In “Green Is Good,” author Brian F. Keane uses real-life stories to demonstrate how you too can benefit from adopting renewable energy in your home.

Renewable energy used to be prohibitively expensive, but times have changed, and energy guru Brian F. Keane demonstrates just how affordable it can be now. In Green Is Good (Lyons Press, 2013) Keane takes you through the cost-benefit trade-offs of new technologies — like geothermal energy and introduces you to revolutionary products on the horizon. In this excerpt from chapter 3, “Going Green at Home,” learn about one energy pioneer’s experience with geothermal installation, and how the annual return could likely make sense for you too.

You can purchase this book from the MOTHER EARTH NEWS store: Green Is Good.

Home Geothermal Energy

Shack had been paying about $4,000 a year for heating oil just to keep the relatively few rooms he used in winter at a barely tolerable sixty degrees. Even that he supplemented with electric baseboard and oil-filled electric radiators. The entire tab probably came closer to $5,000 per winter, and that setup did nothing for him come summertime.

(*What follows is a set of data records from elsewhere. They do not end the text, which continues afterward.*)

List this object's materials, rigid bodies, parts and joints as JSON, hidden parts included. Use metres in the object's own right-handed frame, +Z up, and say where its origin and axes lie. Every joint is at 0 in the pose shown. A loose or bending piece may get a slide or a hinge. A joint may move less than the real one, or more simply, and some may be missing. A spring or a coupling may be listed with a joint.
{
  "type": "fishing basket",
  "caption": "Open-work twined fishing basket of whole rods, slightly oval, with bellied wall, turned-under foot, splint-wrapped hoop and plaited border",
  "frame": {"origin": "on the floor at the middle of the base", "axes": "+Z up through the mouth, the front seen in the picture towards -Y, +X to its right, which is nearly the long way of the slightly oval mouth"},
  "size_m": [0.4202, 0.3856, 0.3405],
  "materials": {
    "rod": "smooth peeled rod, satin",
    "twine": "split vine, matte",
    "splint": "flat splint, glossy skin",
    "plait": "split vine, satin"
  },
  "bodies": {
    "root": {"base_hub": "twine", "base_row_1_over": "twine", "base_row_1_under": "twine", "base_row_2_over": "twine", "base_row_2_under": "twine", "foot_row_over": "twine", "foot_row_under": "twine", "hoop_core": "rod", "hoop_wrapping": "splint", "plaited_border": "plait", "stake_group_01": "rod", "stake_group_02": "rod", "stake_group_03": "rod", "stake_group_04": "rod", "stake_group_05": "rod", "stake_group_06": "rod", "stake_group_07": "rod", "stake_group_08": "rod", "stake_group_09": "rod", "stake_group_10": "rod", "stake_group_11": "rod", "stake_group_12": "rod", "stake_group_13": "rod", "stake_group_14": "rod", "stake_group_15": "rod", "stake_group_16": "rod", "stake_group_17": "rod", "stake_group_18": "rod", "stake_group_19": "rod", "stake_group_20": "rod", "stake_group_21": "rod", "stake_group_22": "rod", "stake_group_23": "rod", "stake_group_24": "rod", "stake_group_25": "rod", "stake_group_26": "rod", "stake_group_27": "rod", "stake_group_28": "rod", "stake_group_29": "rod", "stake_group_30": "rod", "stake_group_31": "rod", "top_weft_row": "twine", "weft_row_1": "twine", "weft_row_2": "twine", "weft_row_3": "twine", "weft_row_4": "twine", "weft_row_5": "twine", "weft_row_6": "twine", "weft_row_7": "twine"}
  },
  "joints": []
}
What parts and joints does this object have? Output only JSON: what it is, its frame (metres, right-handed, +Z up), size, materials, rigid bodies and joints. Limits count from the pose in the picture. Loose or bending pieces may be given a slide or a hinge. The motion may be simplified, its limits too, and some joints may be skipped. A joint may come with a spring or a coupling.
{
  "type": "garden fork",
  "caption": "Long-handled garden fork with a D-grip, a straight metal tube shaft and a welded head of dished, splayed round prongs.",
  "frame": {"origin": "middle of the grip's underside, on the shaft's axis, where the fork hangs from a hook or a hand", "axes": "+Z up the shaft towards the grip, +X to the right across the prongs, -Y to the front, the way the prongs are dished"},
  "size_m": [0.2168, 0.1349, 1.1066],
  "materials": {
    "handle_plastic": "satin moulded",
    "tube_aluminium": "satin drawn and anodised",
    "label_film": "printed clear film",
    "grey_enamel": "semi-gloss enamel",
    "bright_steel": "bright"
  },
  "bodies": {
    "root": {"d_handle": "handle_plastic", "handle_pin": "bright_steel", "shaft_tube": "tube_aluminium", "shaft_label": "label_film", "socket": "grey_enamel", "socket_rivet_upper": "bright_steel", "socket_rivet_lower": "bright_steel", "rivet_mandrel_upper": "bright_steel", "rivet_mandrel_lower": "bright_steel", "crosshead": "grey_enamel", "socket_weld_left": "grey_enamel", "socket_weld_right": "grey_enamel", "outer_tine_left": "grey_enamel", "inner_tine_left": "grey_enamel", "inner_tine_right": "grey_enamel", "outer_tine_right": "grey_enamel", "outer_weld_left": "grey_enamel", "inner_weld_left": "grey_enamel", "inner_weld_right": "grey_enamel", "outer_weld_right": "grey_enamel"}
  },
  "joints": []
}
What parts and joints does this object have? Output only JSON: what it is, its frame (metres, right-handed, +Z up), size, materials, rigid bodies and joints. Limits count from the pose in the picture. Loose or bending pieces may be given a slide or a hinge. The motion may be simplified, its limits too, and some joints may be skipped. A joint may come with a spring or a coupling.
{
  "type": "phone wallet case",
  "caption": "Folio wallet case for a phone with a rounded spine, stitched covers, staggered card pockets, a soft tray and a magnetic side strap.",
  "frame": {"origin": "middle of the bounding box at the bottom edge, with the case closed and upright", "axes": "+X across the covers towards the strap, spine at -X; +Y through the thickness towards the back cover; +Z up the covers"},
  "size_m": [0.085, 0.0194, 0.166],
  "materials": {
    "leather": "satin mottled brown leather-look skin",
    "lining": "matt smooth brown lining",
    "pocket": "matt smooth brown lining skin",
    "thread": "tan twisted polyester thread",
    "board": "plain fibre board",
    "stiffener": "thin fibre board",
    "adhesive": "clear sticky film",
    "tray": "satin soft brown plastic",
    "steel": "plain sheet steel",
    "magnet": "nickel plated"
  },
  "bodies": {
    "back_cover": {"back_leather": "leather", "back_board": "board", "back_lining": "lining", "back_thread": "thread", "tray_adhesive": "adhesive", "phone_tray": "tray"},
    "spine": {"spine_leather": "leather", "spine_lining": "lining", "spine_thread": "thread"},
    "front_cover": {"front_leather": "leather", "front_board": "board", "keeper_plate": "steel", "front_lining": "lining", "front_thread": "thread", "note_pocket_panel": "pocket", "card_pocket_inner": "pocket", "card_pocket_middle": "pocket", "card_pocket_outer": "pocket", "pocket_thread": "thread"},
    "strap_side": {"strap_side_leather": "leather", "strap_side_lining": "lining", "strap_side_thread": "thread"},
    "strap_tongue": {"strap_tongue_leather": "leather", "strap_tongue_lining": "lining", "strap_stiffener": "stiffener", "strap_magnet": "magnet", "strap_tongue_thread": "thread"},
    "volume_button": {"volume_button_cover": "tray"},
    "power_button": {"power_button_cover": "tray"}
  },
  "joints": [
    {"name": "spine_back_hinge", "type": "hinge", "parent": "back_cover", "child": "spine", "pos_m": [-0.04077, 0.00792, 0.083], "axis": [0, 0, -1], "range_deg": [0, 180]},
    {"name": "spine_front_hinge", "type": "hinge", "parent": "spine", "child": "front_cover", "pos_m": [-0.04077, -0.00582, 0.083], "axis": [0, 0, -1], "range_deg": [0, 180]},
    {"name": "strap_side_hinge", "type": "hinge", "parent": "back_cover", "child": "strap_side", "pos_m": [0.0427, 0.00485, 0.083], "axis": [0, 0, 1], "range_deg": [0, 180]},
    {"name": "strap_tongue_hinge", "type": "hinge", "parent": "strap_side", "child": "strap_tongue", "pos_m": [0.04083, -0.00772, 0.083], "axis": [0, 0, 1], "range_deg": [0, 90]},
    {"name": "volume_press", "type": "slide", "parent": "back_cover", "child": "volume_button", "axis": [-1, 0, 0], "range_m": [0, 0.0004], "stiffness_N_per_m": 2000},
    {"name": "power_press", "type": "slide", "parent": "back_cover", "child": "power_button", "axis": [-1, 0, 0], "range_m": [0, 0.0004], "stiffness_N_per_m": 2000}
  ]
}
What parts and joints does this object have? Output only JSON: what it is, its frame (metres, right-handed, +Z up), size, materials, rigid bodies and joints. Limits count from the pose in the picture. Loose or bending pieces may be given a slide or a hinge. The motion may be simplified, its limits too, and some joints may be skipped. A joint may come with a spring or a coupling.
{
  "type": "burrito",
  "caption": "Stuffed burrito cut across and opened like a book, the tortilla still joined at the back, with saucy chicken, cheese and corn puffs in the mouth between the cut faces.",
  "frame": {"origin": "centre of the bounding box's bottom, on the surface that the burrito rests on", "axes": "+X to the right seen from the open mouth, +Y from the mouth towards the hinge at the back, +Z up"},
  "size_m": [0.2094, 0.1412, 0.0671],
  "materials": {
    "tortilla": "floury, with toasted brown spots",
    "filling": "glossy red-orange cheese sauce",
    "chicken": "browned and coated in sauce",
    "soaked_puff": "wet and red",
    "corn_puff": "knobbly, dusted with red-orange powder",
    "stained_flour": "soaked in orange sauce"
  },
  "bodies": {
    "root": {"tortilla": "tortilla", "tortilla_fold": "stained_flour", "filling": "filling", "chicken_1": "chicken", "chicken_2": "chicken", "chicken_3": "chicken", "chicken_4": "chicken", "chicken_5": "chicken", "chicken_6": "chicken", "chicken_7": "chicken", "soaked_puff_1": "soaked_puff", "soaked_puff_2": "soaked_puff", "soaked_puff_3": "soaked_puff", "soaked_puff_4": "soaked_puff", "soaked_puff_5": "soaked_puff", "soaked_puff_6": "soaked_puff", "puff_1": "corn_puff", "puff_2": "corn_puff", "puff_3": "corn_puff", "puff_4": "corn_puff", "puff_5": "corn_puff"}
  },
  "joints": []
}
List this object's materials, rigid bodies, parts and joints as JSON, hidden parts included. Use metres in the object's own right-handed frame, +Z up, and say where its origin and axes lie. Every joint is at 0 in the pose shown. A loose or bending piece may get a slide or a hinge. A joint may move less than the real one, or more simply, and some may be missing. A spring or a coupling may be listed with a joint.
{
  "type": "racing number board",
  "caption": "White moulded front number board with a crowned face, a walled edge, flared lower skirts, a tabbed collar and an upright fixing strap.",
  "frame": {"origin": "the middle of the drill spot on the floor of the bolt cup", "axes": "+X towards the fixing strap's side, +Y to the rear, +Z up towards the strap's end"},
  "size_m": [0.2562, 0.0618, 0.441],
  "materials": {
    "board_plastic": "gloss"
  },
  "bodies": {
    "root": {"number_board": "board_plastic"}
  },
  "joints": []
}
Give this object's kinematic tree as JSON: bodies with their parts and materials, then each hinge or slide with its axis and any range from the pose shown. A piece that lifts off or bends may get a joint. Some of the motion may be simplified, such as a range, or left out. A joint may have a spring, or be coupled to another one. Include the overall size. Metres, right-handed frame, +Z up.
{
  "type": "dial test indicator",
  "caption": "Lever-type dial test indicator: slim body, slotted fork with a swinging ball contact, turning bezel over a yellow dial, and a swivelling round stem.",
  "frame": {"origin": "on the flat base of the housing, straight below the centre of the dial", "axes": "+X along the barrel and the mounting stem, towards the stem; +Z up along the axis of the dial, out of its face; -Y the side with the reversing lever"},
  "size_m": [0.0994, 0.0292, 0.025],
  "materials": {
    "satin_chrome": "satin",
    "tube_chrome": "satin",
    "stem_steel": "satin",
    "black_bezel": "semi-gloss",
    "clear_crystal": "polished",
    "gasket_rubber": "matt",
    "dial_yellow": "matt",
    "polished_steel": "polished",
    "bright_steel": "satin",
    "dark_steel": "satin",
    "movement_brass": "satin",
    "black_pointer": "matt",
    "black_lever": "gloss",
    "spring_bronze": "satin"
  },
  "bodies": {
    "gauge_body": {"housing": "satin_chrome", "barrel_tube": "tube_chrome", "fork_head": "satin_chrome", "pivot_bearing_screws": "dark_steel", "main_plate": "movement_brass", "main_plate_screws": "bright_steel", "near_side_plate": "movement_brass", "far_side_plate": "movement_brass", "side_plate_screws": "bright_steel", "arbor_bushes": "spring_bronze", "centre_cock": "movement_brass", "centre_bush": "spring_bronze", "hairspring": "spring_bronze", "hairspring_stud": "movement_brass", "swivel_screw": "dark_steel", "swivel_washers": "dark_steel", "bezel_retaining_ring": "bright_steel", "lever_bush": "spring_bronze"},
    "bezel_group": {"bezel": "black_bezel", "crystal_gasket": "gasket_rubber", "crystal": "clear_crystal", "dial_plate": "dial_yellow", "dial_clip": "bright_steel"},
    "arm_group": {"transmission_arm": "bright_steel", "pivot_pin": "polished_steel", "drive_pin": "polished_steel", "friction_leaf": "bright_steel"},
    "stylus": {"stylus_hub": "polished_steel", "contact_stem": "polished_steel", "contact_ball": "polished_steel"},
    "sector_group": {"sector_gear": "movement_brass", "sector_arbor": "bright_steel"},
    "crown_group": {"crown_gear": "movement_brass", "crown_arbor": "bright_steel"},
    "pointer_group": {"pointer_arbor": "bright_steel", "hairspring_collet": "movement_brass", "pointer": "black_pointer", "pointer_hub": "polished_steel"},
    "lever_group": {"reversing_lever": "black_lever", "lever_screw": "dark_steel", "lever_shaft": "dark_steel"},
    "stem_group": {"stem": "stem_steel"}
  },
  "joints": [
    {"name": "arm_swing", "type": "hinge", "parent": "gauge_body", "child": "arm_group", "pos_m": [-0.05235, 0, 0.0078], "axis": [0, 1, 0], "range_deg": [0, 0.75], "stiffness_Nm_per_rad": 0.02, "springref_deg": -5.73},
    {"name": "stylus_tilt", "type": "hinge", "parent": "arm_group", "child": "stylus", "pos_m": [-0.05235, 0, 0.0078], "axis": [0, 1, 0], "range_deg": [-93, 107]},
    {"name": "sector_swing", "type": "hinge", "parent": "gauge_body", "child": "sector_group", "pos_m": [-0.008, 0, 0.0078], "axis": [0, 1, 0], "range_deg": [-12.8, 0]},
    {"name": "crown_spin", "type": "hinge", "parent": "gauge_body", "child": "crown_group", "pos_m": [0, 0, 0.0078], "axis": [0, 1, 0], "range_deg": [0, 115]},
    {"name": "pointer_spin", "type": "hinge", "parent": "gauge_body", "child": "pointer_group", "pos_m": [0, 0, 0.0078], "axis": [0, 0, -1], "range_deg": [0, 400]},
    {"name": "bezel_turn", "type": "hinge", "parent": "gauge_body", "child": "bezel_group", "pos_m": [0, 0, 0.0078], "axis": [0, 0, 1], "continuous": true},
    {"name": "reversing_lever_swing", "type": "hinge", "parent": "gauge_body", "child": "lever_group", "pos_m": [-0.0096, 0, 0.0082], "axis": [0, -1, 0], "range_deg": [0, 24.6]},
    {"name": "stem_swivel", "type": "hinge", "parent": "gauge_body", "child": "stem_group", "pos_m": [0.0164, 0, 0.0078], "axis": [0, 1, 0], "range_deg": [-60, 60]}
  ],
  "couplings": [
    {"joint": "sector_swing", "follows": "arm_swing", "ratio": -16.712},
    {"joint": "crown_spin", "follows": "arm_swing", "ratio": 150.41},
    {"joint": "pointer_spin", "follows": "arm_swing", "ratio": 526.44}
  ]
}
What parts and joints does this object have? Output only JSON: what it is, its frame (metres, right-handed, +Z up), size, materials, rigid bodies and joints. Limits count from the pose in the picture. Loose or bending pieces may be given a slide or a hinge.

Shack also had plenty of what makes geothermal installation practical: land. But not just any land, land that’s easy to work with a backhoe. A house Shack’s size at his latitude (about the 38th parallel) might require a quarter mile of trenching about four to six feet deep. Into that trench goes plastic pipe, generally made of high density polyethylene because it’s very durable and porous enough to allow heat to pass through its walls. Fluid — either water or some sort of anti-freeze solution — then circulates through the pipe maze by a ground-source heat pump to take advantage of the natural ground temperature at that depth, about sixty degrees. In summer, the circulation carries heat and, indirectly, humidity from the house into the ground. In winter, the reverse takes place: the circulating fluid picks up the ground heat and carries it into the house, where a typical forced-air heating system distributes it.